Oct. 10, 2023
Contact: Courtney Perrett, 573-825-0769, cperrett@missouri.edu
After inflation surged to the highest average rates since the 1980s during mid-2022, now remains as good a time as any to reassess financial priorities. Rui Yao, a Certified Financial Planner CFP® and professor of personal financial planning in the College of Agriculture, Food and Natural Resources at the University of Missouri, shares tips on budgeting, investing and emergency funds to help people manage their finances in ways that best serve them.
What exactly is personal financial planning?
Personal financial planning started when the field of consumer economics realized the need to help households not only in terms of food and clothing but also with managing their finances. How we manage our household finances has evolved over time. Today, the main focus is planning for risks — insurance, managing investments and tax planning — followed by employee benefits, retirement planning, and gift and estate planning. All these areas touch on aspects of personal financial planning. On top of that, there are some fundamental needs that those six areas won’t cover, including how to manage an emergency fund, working to pay off debt and the intricacies of what people should do on a day-to-day basis to ensure the health of their finances.
If I’m new to financial planning, where should I start?
The most important thing is to prepare an emergency fund because, at any age, emergencies can happen. Having funds set aside to for unanticipated emergencies, like a flat tire, is helpful. The second thing that’s important to plan for and understand is debt management.
What is an emergency fund and why should I have one?
People want their consumption levels to be smooth. But life events happen, and we all face risks. One important risk is health risks. For example, doctor’s visits, prescription and OTC drugs, and medical tests. There will likely be unanticipated expenses such as medical bills, so interruptions to income or surges in consumption would require people to have a financial cushion in a low-risk accounts such as checking, savings, and money market accounts.
Some experts will tell you to have an emergency fund large enough to cover three to six months of expenses, but I don't like rules of thumb because every individual and household is different. Your emergency fund amount depends on your risk tolerance, your job security, and your access to other support resources if you needed it. Three to six months of expenses is a good place to start but look into your need for emergency funds. You don’t want to under-save for emergency funds, but a large overshoot will result in opportunity costs (i.e., you could have made more money by investing your money in higher-risk products).
The infamous budget. How do I make one and stick to it?
An easy way to start a budget is to spend about two or three months writing down your expenses. Spend as you normally would but keep track of where your money is going and categorize it. Decide what expenses are non-discretionary, such as food, shelter, communication, gas — things that regardless of your employment status, you’d still have to pay in order to live. Then categorize your discretionary items, such as entertainment, travel and luxury purchasing. Now you can take how much you’re making minus how much you’re spending, that is how much you can save. Then, you can decide if this level of savings is adequate to reach your goals and make necessary adjustments to your normal expenses to finalize the budget. Budgeting is about prioritizing your money in areas where you want to spend it and when you want to spend it.

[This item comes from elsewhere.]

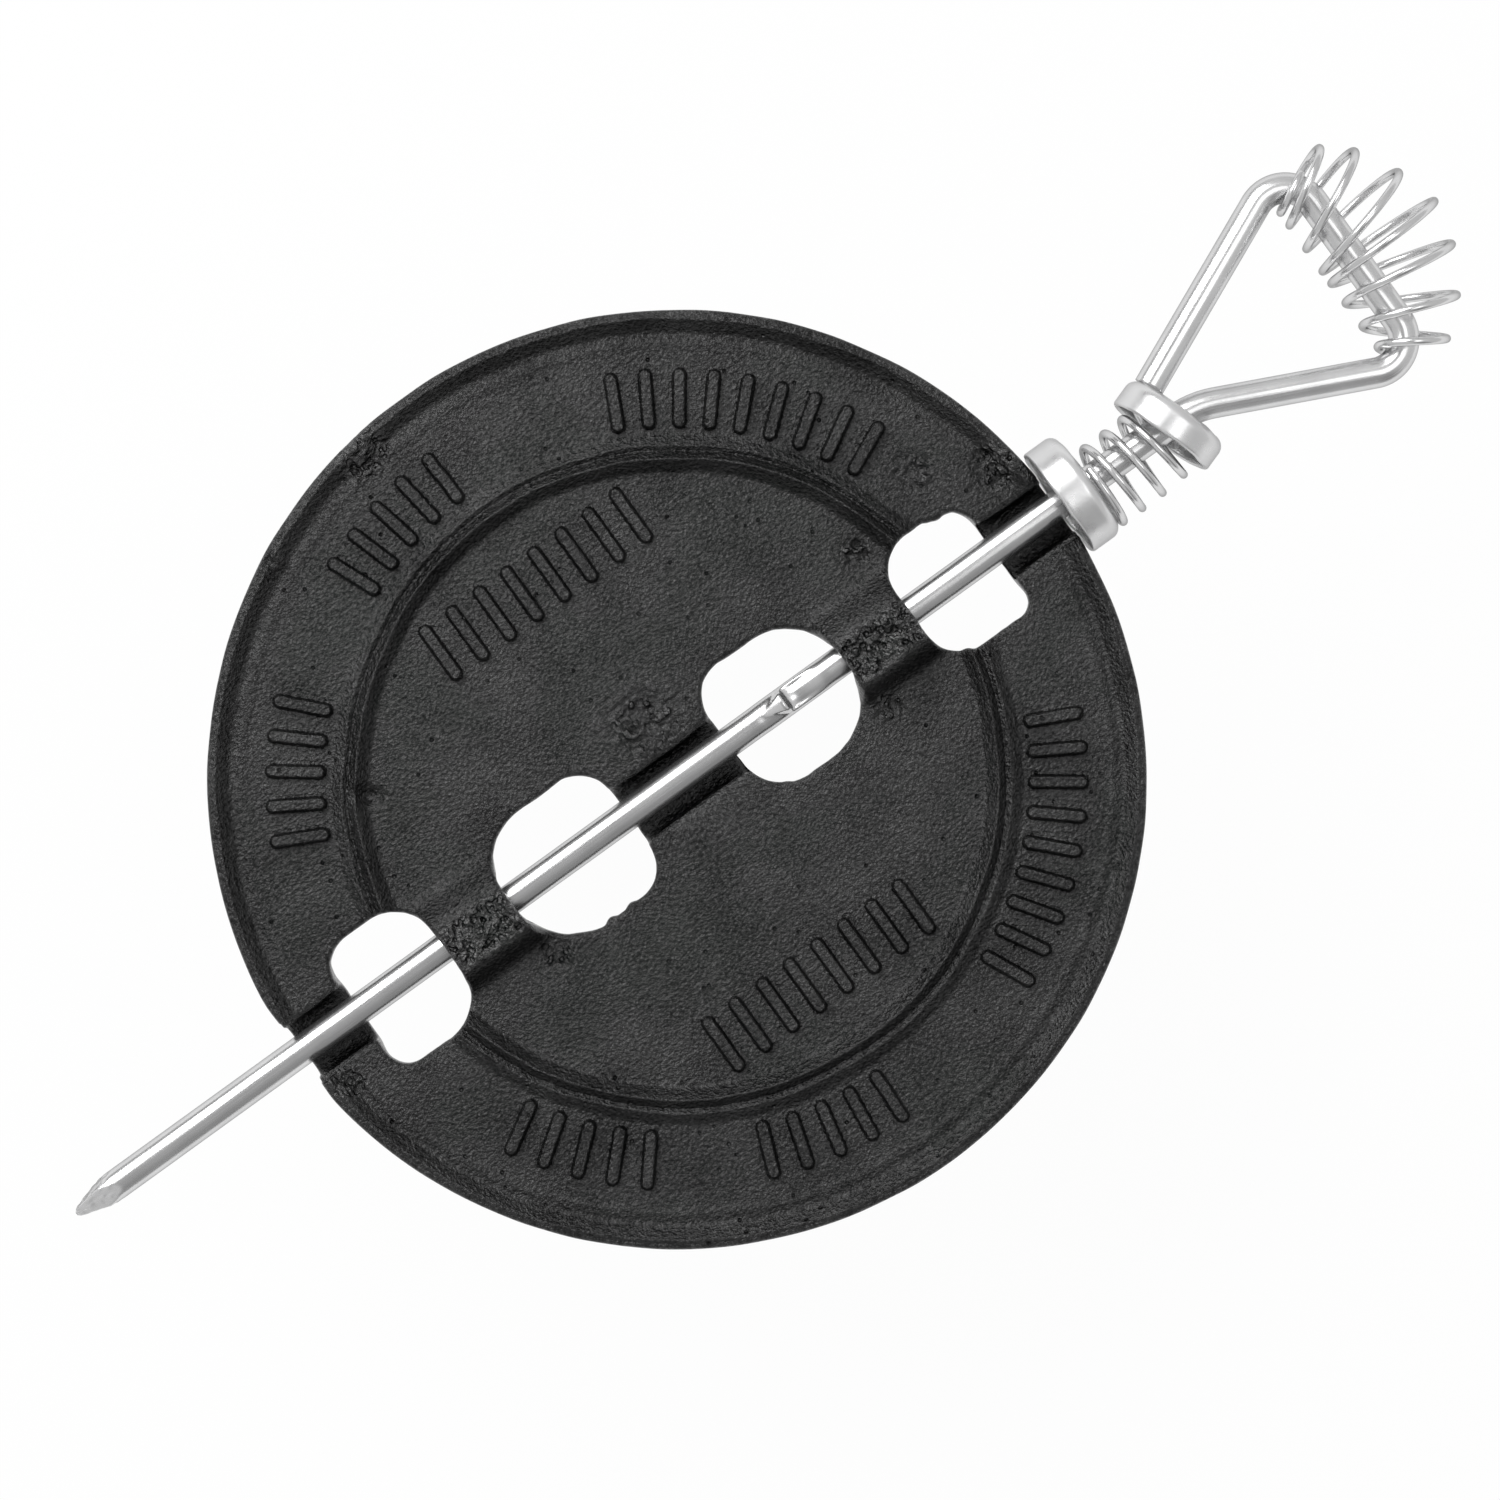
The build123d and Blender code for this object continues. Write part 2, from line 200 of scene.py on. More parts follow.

What you save today will support what you spend in the future. Although planning for the future is a good thing, it shouldn’t stop you from spending money on entertainment or celebrations if these items fit in your budget. You are unlikely to stick to a very strict budget that you cannot possibly follow.
What guidance is best for first-time investors?
First of all, take a risk-tolerance questionnaire online. Some people are highly risk tolerant and feel comfortable investing in stocks and exchange-traded funds (ETFs) without much thought. But some people are more risk averse and won’t be able to sleep at night when the stock market fluctuates. If that’s the case, maybe investing in high-risk funds in the stock market is not really suitable. Additionally, investors also should become financially literate. When you are not familiar with the risk, you want to avoid it because you don't really understand what's going on. That’s where financial literacy comes in. When you study the history and nature of the stock market, it’s easier to accept the risk that comes with investing in stocks. Risk and return go hand-in-hand. If you don't take risks, there is no return.
Remember, investing is about the long game. Money has time value, so starting early is important. You want to buy shares when the stock market is low and sell them when it is high, not vice versa. One thing to mitigate the ups and downs and anxiety that can come with stock market fluctuates is to be disciplined and start a payroll deduction. Every pay period, money will be automatically deducted from your paycheck and deposited directly into your investment accounts. Resist the temptation to look at your investment accounts on a daily basis because when people are stressed about the market, they are likely to make investing mistakes.